Another character, who is a villain here, is Peter Flemming. His father is the owner of the hotel on the island where Harald and his family live, and there has always been some rivalry between the two families. Peter is a policeman in Copenhagen, but he is quite ruthless. On the one hand, you feel sorry for him because his wife has become nothing more than a body without a soul since they had an accident. A drunk driver crashed against their car, and as a consequence, Inge’s brain was damaged. Now Peter looks after her as best as he can. That shows his more sensitive side. Yet, I think this makes him a more furious person.

Peter is eager to show that he is a better policeman than his more lenient boss, Jules. That means to help the Nazi and seek their favour.

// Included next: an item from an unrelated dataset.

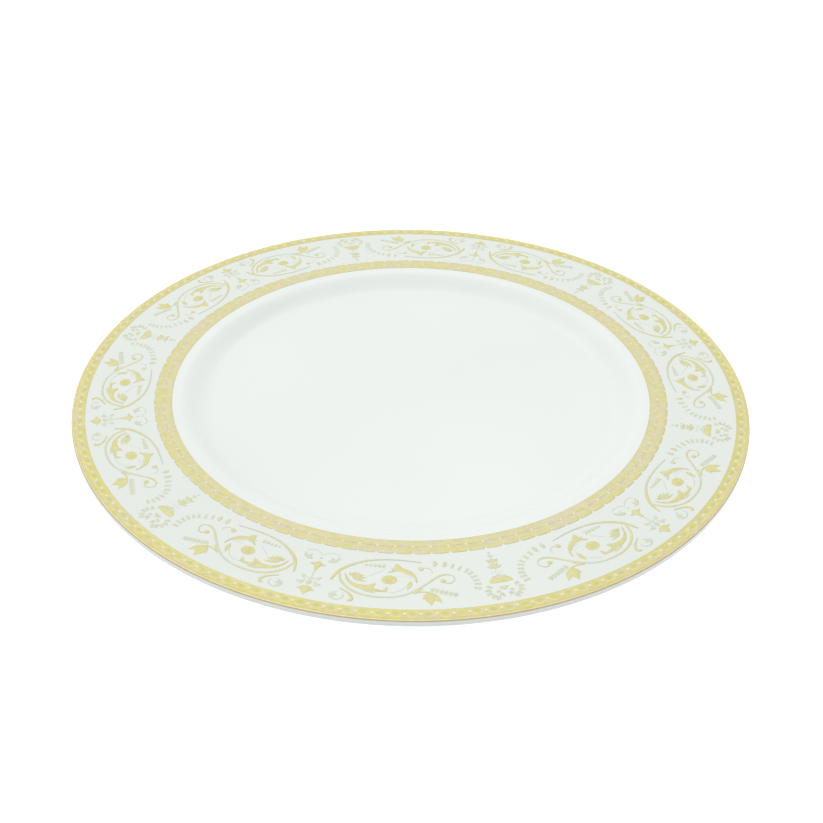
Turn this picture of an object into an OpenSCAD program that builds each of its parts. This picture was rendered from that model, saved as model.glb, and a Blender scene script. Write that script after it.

One example is when he arranges for a raid to the airport, trying to find who are the people who smuggle an illegal magazine in the country. He gathers a group of his colleagues, and even though at first it seems that his information is incorrect as the luggage, passengers, and crew are searched  and nothing is found. Then he has a sudden inspiration and asks his men to look into the chocks that keep the plane stationary. He hits dirt when in one of the chocks he finds the magazine and some other documents. As a consequence, two mechanics are arrested.

Another thing that makes him hateful is when he tells one of his colleagues, Tilde, that he is making a list with the Jews in the city. Tilde doesn’t approve of what he is doing, but Peter is blind in his eagerness to gain favour. When he is called to a meeting with his boss and a general, they show him the documents found with the magazine. The documents were in code, but they have been decoded, and in these papers they mention “Nightswatchmen”, which we know is the Danish resistance. Then Peter does something horrible. He mentions the Jews as the people behind this group of resistance, which naturally gains him a reproof from his boss later. However, General Braun gives him green light to do what he feels is right. So he takes his men and Tilde and go to the synagogue, and later to the Jewish Community Centre. He questions the man there and reads his diary, and he keeps asking him about the names he finds there. One of these names is Poul Kirke, and when Peter asks the man about Poul, he notices that there is a slight tremor in his voice. So he is sure there is something there. So I imagine that now Poul might be watched and be at risk.

I have the hunch that Tilde, the woman who is friends with Peter, might not be what she purports to be. I think she could also be part of the resistance. When Peter talked about the Jews, she was clearly disapproving, but then she claimed that she was committed to her job and would do what she was asked to do. I have the feeling that she wants Peter to trust her completely, and she might appear in agreement with his ideas and actions, but deep down she is opposing him, helping the resistance. Maybe I am wrong, but that’s my guess.